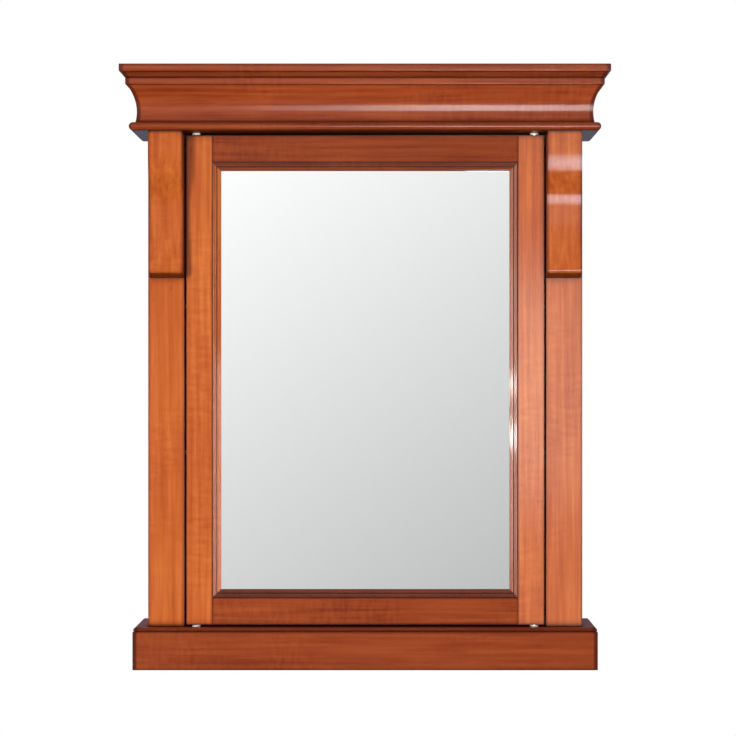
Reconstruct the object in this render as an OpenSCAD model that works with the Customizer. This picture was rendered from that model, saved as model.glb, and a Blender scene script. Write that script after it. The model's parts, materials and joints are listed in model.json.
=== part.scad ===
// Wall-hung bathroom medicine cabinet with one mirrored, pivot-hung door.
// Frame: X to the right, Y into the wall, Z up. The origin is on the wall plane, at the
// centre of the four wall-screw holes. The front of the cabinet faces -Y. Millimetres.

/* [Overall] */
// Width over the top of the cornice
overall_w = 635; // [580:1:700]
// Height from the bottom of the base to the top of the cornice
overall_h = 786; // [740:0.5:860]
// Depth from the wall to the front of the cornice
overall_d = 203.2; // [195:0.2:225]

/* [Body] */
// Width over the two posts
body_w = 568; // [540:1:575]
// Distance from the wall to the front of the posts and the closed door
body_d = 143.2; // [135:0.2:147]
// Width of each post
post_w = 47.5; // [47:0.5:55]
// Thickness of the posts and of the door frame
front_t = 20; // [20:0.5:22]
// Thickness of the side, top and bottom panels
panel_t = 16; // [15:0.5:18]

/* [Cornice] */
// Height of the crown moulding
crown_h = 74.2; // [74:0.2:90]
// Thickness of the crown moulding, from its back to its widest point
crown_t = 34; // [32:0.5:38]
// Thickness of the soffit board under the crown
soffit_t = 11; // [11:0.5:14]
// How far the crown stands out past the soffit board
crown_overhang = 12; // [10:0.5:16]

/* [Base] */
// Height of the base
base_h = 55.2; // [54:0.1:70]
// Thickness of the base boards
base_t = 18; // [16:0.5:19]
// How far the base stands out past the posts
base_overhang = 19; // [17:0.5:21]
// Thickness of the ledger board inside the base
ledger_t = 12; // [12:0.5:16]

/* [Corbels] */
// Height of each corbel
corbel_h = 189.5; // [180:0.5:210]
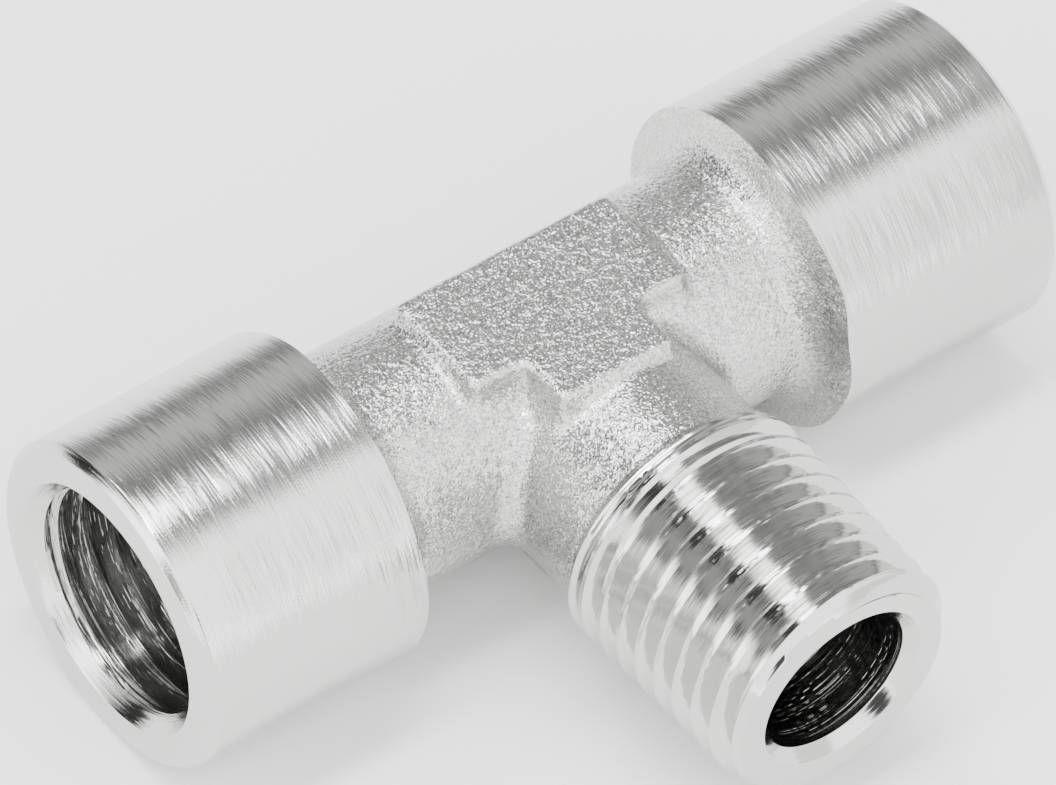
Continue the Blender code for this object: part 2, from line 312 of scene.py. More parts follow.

• Given request: Extract the full listing above without altering anything.

• Complete output:
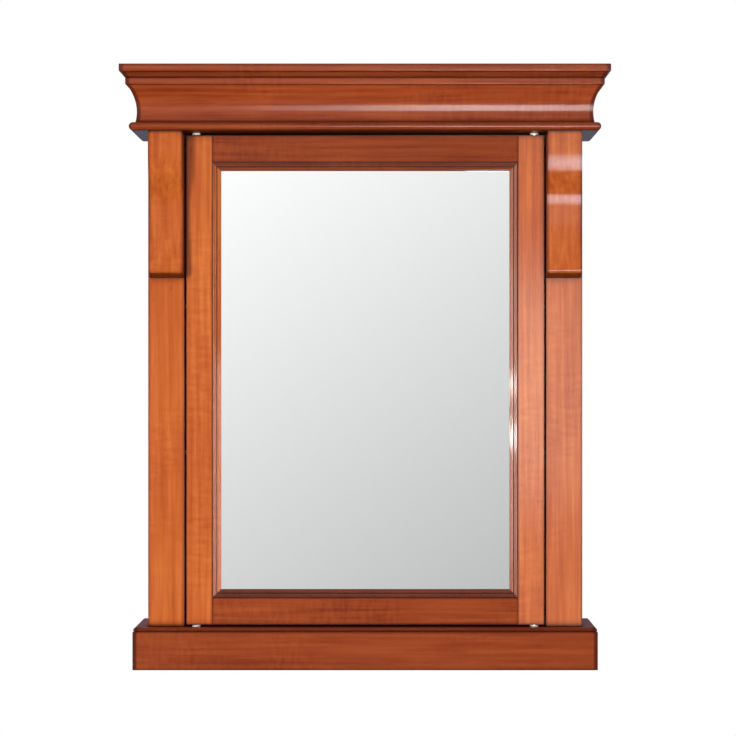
Reconstruct the object in this render as an OpenSCAD model that works with the Customizer. This picture was rendered from that model, saved as model.glb, and a Blender scene script. Write that script after it. The model's parts, materials and joints are listed in model.json.
=== part.scad ===
// Wall-hung bathroom medicine cabinet with one mirrored, pivot-hung door.
// Frame: X to the right, Y into the wall, Z up. The origin is on the wall plane, at the
// centre of the four wall-screw holes. The front of the cabinet faces -Y. Millimetres.

/* [Overall] */
// Width over the top of the cornice
overall_w = 635; // [580:1:700]
// Height from the bottom of the base to the top of the cornice
overall_h = 786; // [740:0.5:860]
// Depth from the wall to the front of the cornice
overall_d = 203.2; // [195:0.2:225]

/* [Body] */
// Width over the two posts
body_w = 568; // [540:1:575]
// Distance from the wall to the front of the posts and the closed door
body_d = 143.2; // [135:0.2:147]
// Width of each post
post_w = 47.5; // [47:0.5:55]
// Thickness of the posts and of the door frame
front_t = 20; // [20:0.5:22]
// Thickness of the side, top and bottom panels
panel_t = 16; // [15:0.5:18]

/* [Cornice] */
// Height of the crown moulding
crown_h = 74.2; // [74:0.2:90]
// Thickness of the crown moulding, from its back to its widest point
crown_t = 34; // [32:0.5:38]
// Thickness of the soffit board under the crown
soffit_t = 11; // [11:0.5:14]
// How far the crown stands out past the soffit board
crown_overhang = 12; // [10:0.5:16]

/* [Base] */
// Height of the base
base_h = 55.2; // [54:0.1:70]
// Thickness of the base boards
base_t = 18; // [16:0.5:19]
// How far the base stands out past the posts
base_overhang = 19; // [17:0.5:21]
// Thickness of the ledger board inside the base
ledger_t = 12; // [12:0.5:16]

/* [Corbels] */
// Height of each corbel
corbel_h = 189.5; // [180:0.5:210]
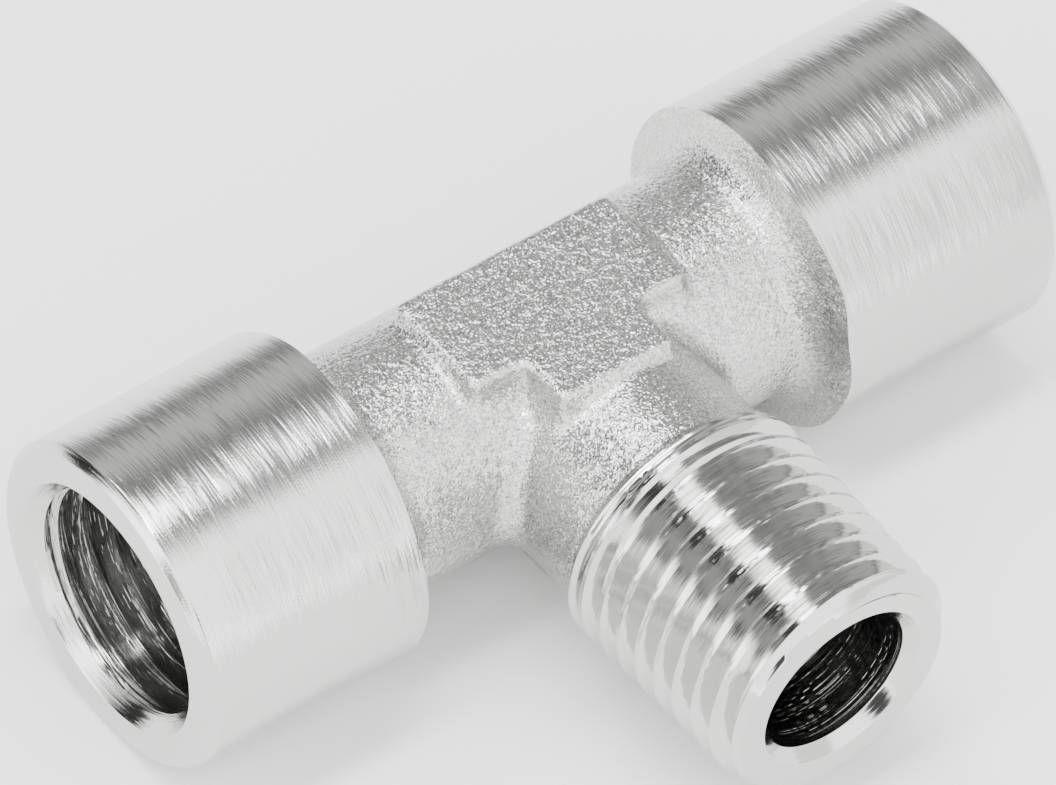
Continue the Blender code for this object: part 2, from line 312 of scene.py. More parts follow.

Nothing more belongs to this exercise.